The first half of the House Oversight Committee hearing yesterday was devoted to the ARB. ARB leaders (former Ambassador) Thomas Pickering and (former Chairman of the Joint Chiefs) Michael Mullen appeared before the committee as witnesses. How Hillary Clinton got these distinguished gentlemen to lend their good names to the ARB farce is beyond me.

The Weekly Standard’s Steve Hayes attended the hearing. Steve reports that the testimony validated the skepticism of ARB critics and raised new questions about the independence of its work as well as the reliability of their conclusions. Steve concludes that the testimony of Pickering and Mullen discredited the ARB. Among the revelations in the testimony at yesterday’s hearing:

*Secretary of State Hillary Clinton handpicked the two leaders of the ARB who were given the job of investigating her department.

*Cheryl Mills, the chief of staff and senior counselor to Secretary Clinton, was intimately involved with the ARB panel from the beginning. She called the leaders at Clinton’s behest to ask them to serve, she was briefed regularly on the investigation as it unfolded and she received a draft copy of the report before it was finalized.

*Several senior Clinton advisers were provided draft copies of the ARB report before it was released to the public.

*The vice chairman of the ARB testified that he called Mills to warn her that an impending appearance of Charlene Lamb before Congress would be problematic for the State Department. Lamb had done poorly in her interview with the ARB, Mullen said, and he called Mills because he was worried that a poor performance before Congress would cause problems for the State Department and its leadership. When Representative Jim Jordan asked Mullen if he would have placed the call to Mills if Lamb had performed well, he said no.

*The chairman of the panel acknowledged at least one instance in which language in the report was softened after an early draft was sent to Clinton and her top aides. “The draft, as I believe it went to her, said the security posture was grossly inadequate for Benghazi, period. And we made the editorial correction recognizing that there was certainly a very real point that ‘grossly’ was probably not applicable to Benghazi in light of the changes that the State Department had made, but it was clearly applicable to dealing with the specific circumstances of the attack.”

*The vice chairman testified in his deposition that the ARB received “very specific tasking from Secretary Clinton on her expectations with respect to this board” and that nobody on the board had any input on the scope of their work.

*The panel was largely staffed by current and former State Department officials and worked out of State Department offices.

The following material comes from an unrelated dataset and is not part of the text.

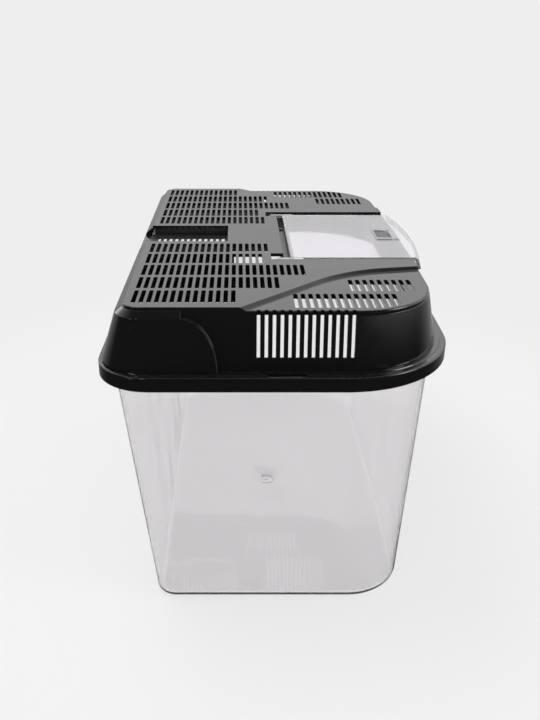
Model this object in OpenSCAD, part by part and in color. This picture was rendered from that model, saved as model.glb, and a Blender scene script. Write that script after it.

*The ARB did not speak with nine key military officials on the ground in Libya or Germany who were deeply involved in the US response to the attacks. Among those who was never interviewed: Lt. Colonel Steven Gibson, who was on the ground in Tripoli and whom State Department official Greg Hicks has testified was on the receiving end of the “stand-down” order that Obama officials have repeatedly disclaimed.

*Although the ARB did not interview Secretary Clinton as part of its investigation, they provided her with a two-hour briefing about the details of the report before it was finalized and released to the public.

*The board did not interview either Cheryl Mills or Deputy Secretary of State Thomas Nides, another close adviser to Clinton.

*None of the interviews the ARB conducted were recorded in any fashion – no audio, no video, no court reporter. The only record of those sessions is in notes taken by a staff member. According to the vice chairman: “The staff would put a summary of the interview together. We would – the members would be able to review that summary shortly after the interview.” (Those summaries and the notes that produced them have not been provided to Congress).

*The ARB did not investigate the Obama administration’s public response to the attack or the role that senior State Department officials played in shaping that narrative. That response included the highly misleading claim that the attacks had come as a reaction to an anti-Islam video and many other claims that were later shown to be false. Emails between top State Department officials and others in the Obama administration, first reported by TWS last spring, revealed that several top State Department officials were involved in crafting the administration’s post-attack talking points. And Susan Rice, then US Ambassador to the United Nations, a top State Department official, famously blamed the video in her appearances on the Sunday talk shows shortly after the attack. The ARB wasn’t interested.

Steve begins and ends his report with comments regarding the media’s lack of interest in the proceedings. If the media were not a Democratic protection racket, of course, this would all be big news. But they are and it’s not.